New Report Shows Violent Crime Rates Linked to Lead Poisoning

The rise and fall of leaded gasoline directly mimics the arc of violent crime in America.

The rate of violent crime in the U.S. has been falling for years now, but no one seems to know why. Many different theories have been tossed around, including the legalization of abortion, the end of the “crack epidemic,” the rise in prison populations, and new policing tactics just to name a few. Although each of these theories has an element to them that may have played a part in the drop in violent crime across the nation, none of them quite fit all the facts. Except one, lead poisoning. In fact, a report in Mother Jones states,

The rise and fall of leaded gasoline directly mimics the arc of violent crime in America, on a 23-year time lag. In fact, studies show the same correlation in countries around the world, six US cities, and even a New Orleans neighborhood.

What is even more telling is that the science of lead poisoning fits too. Led intake has been linked to lower IQs, delayed development, and the likelihood to commit crimes later in life. Although millions of children who inhaled the same led from car exhaust from the 1940s-70s did not turn to a life of violent crime, those balancing on the edge were pushed over from being considered simply slow or mildly disruptive to becoming players in what became a “nationwide epidemic of violent crime.”

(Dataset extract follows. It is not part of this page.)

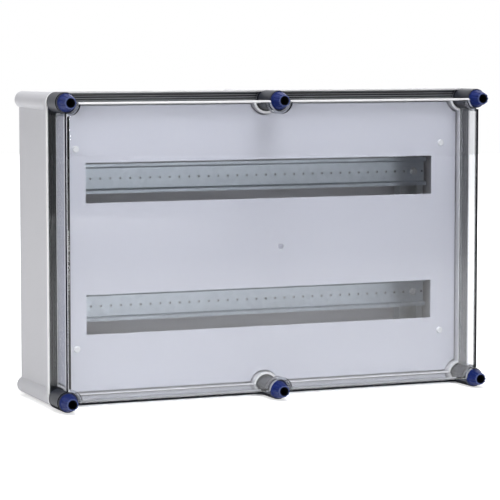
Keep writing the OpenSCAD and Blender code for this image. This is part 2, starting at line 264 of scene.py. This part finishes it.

With the tighter control of exhaust emissions, better car engines, and cleaner burning fuel the levels of lead in the environment have gone down significantly. And so has the rate of violent crime in America. However, although rates for lead have been dropping which reduces overall exposure to developing children, molecules still lurk in soil and at least 16 million homes across the nation. The cleanup would cost billions, but would save trillions of dollars and uncounted lives in the long run. As the report says, “[It] could turn out to be the cheapest, most effective crime prevention tool we have. And we could start doing it tomorrow.”

 Photo: eutrophication&hypoxia/Flickr

About Kathryn DeHoyos

Kathryn DeHoyos currently resides on the outskirts of Austin, TX. She has 2 beautiful children, and is very happily un-married to her life partner DJ.


  1. Richard Aubrey says:

    Couple of problems. The putative results of childhood exposure to lead–deficient impulse control, for example–are permanent. So, if someone is diagnosed as clinically incapable of normal impulse control, what do we do? Do we really want to go there? Should we be locking up the diagnosed in addition to the criminals? Forcing meds on them? Giving them a permanent record as possibly unsuitable for civilized living?
    Second, deciding to concentrate this in the urban neighborhoods will be labeling…urban neighborhoods as full of people with deficient impulse control and a propensity for crime.

    And there is another factor. Lead paint abatement has been going on for decades. Possibly that has something to do with the situation.

  2. Better Still – we just need a smoking gun from some petroleum giant that they knew tetra ethyl lead was a danger and they can be sued back into the stone age. Would make Tobacco look like extremely small potatoes.